A close ally of Orbán, Janša has led the Slovenian Democratic Party since 1993.  Known for his authoritarianism, Janša has been implicated in various corruption scandals and was imprisoned following a bribery case involving a Finnish defense company. In 2013, the Commission for the Prevention of Corruption conducted an investigation that concluded that Janša repeatedly violated the law, failing to report assets.  During his time as Defense Minister in the 1990s, multiple reports surfaced documenting his engagement in arms trafficking and bribery.

Renowned for his hard-line, right-wing, xenophobic rhetoric, he has been described by Der Spiegel as “the Slovenian Trump.”  Analyzing Slovenia, Freedom House reported that “the current right-wing government has continued attempts to undermine the rule of law and democratic institutions, including the media and judiciary.” (Though overshadowed by the French elections, Slovenia also held elections on Sunday, with the green-liberal Freedom Movement winning the lead with 33% of the vote. Immediately afterward, the Social Democrats announced they would join a coalition government, thus securing a left-leaning parliamentary majority and removing Janša from power.)

Though some of the individual policies of these leaders differ (especially in regards to the war in Ukraine), the calculated alignment of Le Pen with these specific politicians in her campaign literature presents an intentional partnership with far-right nationalists, authoritarian strongmen, and hard-line eurosceptics who dispense with democratic rule-of-law.  This is not unintentional.  According to an article published by Le Monde on 31 March, “the changes [Le Pen] is planning to the constitution aim for the implementation of an authoritarian system.”

The message she is sending is clear.

Looking to the Future

A study published online on 25 March by Cambridge University investigates the truism that when centrist parties shift to the right in order to encroach on far-right platforms, they lure voters away, weakening the success of marginal right-wing parties.

Researching twelve European countries between 1976 and 2017, the study concluded the opposite result, however, with empirical evidence instead suggesting that such strategies “lead to more voters defecting to the radical right.”  If, as the study reports, “accommodating policy shifts by mainstream parties…catalyze voter transfers,” resulting in the radical right becoming “the net beneficiary of this exchange,” it would behoove Western, left-leaning, democratic parties to refrain from mirroring the policies of their conservative opponents.

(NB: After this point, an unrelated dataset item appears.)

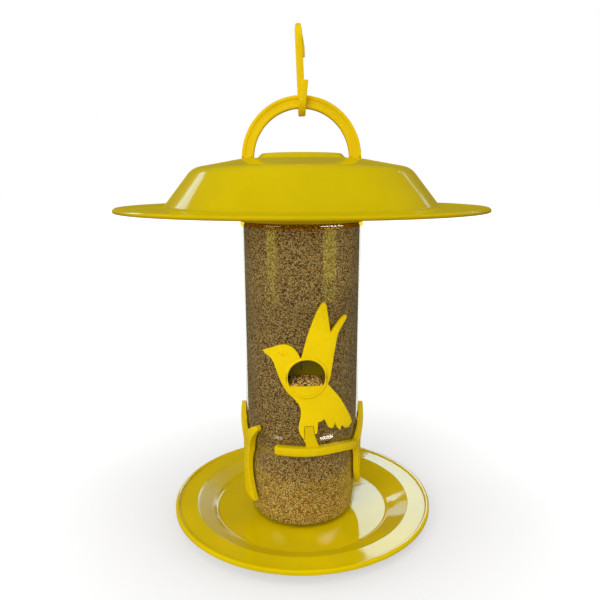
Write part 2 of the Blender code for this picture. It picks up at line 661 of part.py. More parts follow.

Over 40% of France voted for the far-right in the second round of this election. If Macron continues with neo-liberal policies (raising the pension age, hardening immigration policies), in five years, Le Pen, or another such candidate, may have even more legitimacy in the eyes of the French electorate.  It may occur even sooner; French legislative elections are scheduled for June.  In what is already being termed the election’s “third round,” the leaders of Zemmour’s Reconquete! party have called for a coalition of allies in order to sweep the parliament to the right.

Similarly, far-left populist Jean-Luc Mélenchon—who came in third in the first-round voting and whose platform overlaps with Le Pen’s nationalistic isolationism—has called for the French to elect him as prime minister. Should his anti-EU party win the legislative majority in June, President Macron would find himself battling a parliament led by a staunch eurosceptic who has repeatedly called for France’s complete withdrawal from NATO.

With the Russo-Ukraine war darkening Europe’s landscape, the Élysée cannot risk losing the third round to either side of a political divide that threatens to dismantle the continent’s alliances. The faultlines of Europe’s democratic, liberal unity did not split under this election.  For how long it continues to hold remains to be seen.